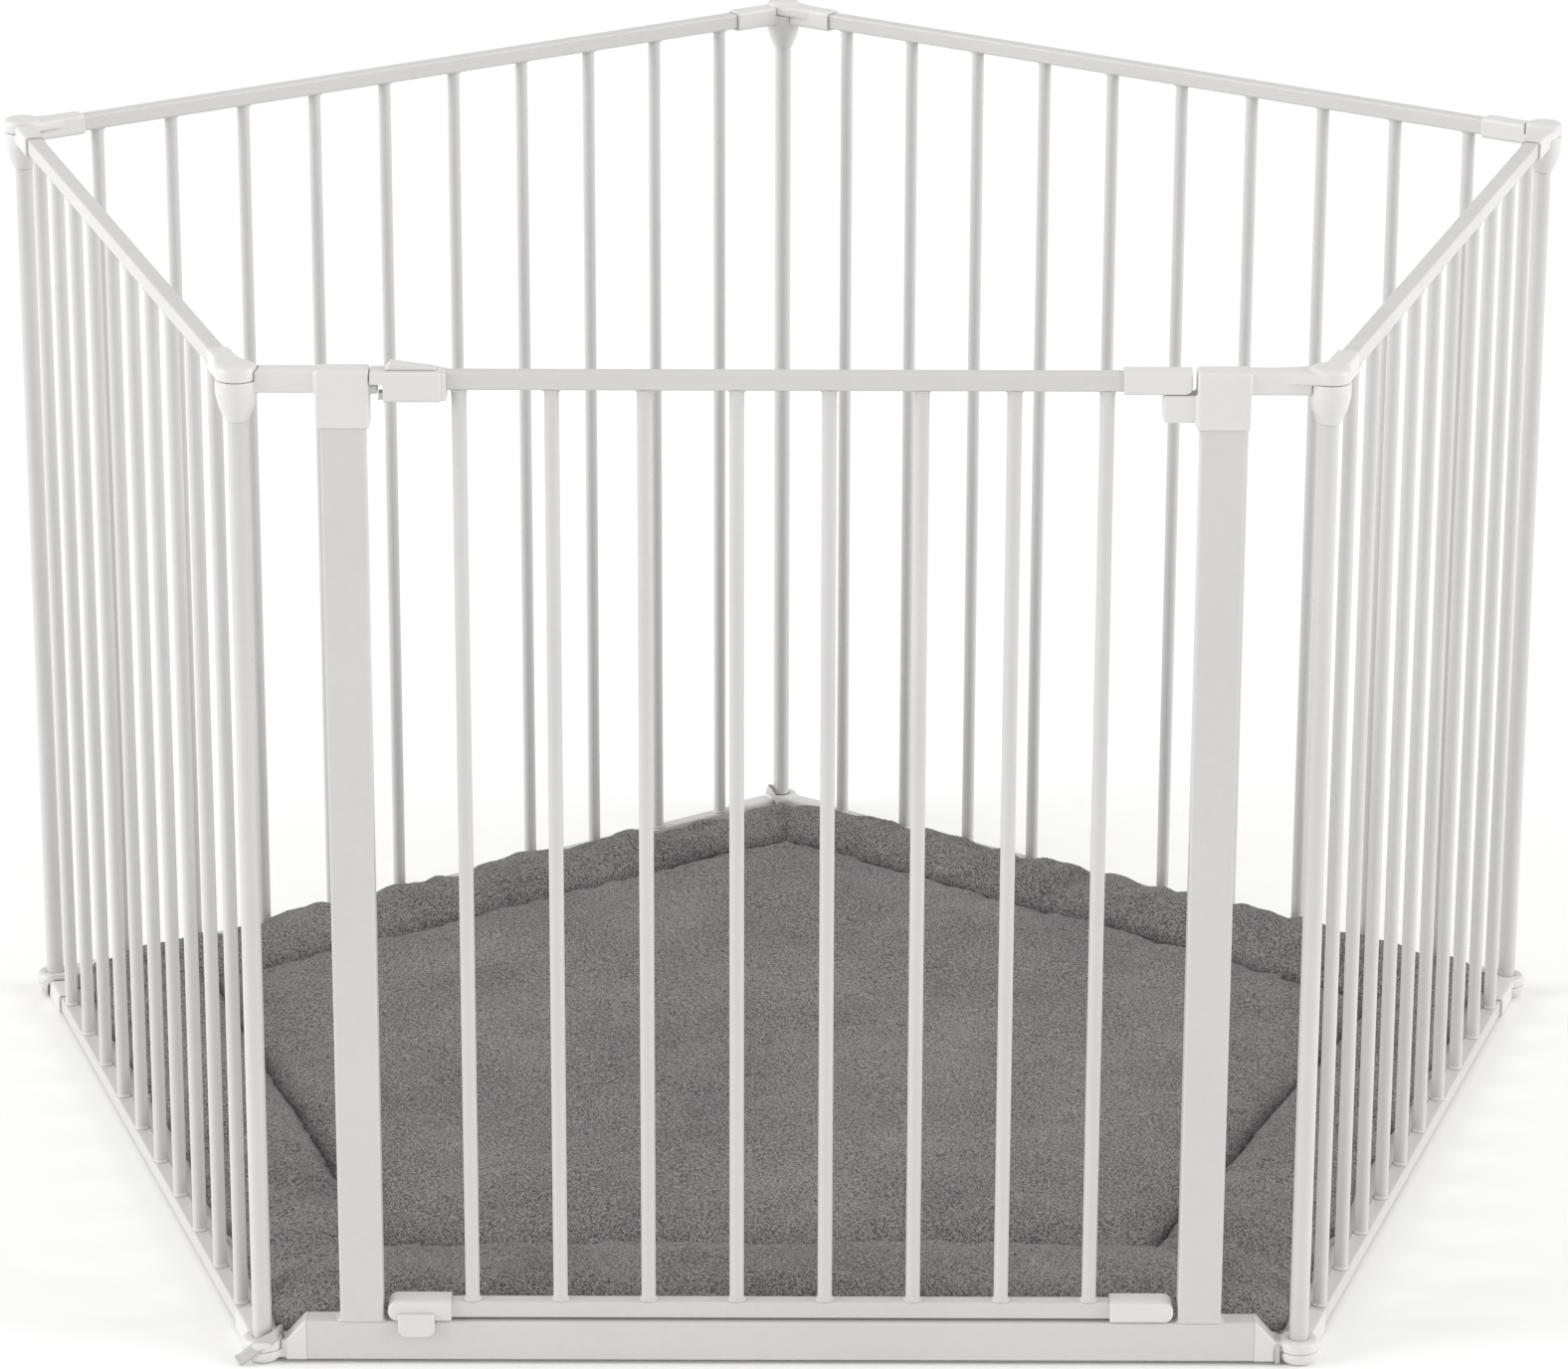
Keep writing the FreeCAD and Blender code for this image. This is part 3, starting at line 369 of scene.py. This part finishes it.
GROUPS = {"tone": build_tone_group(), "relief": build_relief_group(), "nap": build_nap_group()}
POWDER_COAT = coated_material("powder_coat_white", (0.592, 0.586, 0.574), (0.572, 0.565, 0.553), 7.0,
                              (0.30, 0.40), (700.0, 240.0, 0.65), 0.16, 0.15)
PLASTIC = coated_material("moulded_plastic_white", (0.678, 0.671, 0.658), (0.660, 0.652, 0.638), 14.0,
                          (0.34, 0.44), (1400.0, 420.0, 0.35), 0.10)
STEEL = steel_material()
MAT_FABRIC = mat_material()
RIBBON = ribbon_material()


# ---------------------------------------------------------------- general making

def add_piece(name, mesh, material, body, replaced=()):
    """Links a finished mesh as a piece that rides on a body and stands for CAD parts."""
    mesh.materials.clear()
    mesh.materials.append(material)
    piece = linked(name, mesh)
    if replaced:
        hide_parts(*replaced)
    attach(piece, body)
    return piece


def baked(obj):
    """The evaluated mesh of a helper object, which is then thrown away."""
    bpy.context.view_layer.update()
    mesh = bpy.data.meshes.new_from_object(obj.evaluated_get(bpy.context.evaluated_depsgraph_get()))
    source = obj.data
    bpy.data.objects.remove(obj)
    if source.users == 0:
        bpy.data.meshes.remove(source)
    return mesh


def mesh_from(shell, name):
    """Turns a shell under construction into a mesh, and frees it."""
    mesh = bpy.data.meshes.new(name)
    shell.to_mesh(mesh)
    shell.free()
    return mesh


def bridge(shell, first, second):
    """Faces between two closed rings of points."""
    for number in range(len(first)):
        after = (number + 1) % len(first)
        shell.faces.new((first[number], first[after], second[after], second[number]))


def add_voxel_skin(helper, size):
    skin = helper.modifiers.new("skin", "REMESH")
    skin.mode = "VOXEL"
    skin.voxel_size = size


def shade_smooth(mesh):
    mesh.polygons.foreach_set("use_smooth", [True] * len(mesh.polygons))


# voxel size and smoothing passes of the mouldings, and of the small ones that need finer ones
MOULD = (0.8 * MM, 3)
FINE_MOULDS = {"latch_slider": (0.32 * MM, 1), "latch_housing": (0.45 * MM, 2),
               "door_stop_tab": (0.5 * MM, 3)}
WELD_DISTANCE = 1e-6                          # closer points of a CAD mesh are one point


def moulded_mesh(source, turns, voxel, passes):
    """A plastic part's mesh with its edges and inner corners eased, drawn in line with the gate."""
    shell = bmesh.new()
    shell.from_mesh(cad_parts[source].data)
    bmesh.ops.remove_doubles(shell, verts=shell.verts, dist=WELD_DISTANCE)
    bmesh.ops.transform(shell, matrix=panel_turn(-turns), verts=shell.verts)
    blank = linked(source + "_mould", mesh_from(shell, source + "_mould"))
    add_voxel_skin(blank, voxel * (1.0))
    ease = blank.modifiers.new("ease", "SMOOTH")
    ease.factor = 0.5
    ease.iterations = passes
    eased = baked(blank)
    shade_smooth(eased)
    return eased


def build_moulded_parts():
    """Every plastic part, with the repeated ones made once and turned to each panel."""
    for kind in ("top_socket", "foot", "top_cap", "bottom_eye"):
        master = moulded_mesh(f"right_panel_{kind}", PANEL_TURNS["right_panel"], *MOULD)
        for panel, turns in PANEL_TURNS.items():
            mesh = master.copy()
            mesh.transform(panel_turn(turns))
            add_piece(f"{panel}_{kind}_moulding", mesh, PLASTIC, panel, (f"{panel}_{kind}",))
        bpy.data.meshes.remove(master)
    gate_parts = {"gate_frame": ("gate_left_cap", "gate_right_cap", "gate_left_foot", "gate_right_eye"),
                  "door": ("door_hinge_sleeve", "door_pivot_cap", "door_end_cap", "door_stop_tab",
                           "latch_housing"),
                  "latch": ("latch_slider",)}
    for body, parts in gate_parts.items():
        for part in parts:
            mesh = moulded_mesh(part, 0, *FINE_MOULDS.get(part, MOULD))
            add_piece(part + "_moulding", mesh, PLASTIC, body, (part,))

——

_REQUIREMENTS_
Write out, unaltered, the lines from the opening of the listing through the line that includes "return piece".

_THE ANSWER_
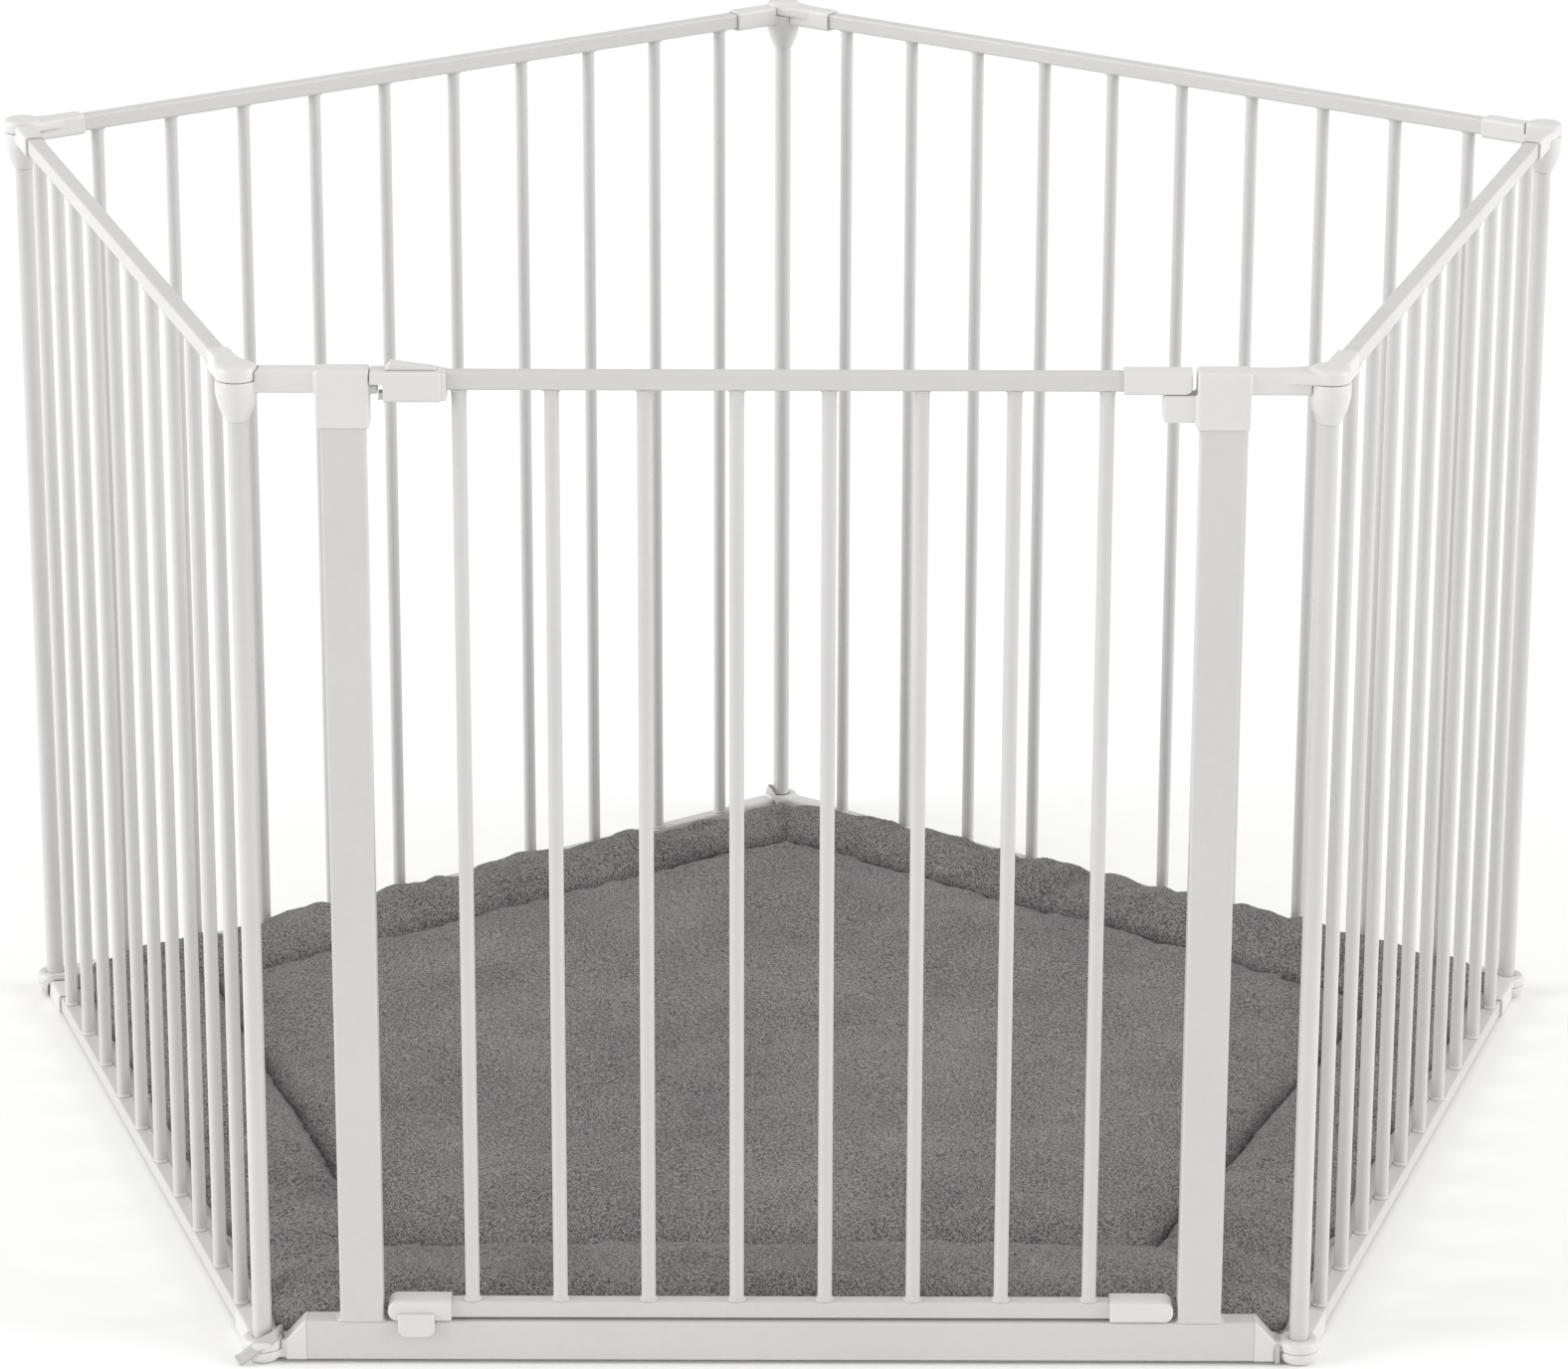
Keep writing the FreeCAD and Blender code for this image. This is part 3, starting at line 369 of scene.py. This part finishes it.
GROUPS = {"tone": build_tone_group(), "relief": build_relief_group(), "nap": build_nap_group()}
POWDER_COAT = coated_material("powder_coat_white", (0.592, 0.586, 0.574), (0.572, 0.565, 0.553), 7.0,
                              (0.30, 0.40), (700.0, 240.0, 0.65), 0.16, 0.15)
PLASTIC = coated_material("moulded_plastic_white", (0.678, 0.671, 0.658), (0.660, 0.652, 0.638), 14.0,
                          (0.34, 0.44), (1400.0, 420.0, 0.35), 0.10)
STEEL = steel_material()
MAT_FABRIC = mat_material()
RIBBON = ribbon_material()


# ---------------------------------------------------------------- general making

def add_piece(name, mesh, material, body, replaced=()):
    """Links a finished mesh as a piece that rides on a body and stands for CAD parts."""
    mesh.materials.clear()
    mesh.materials.append(material)
    piece = linked(name, mesh)
    if replaced:
        hide_parts(*replaced)
    attach(piece, body)
    return piece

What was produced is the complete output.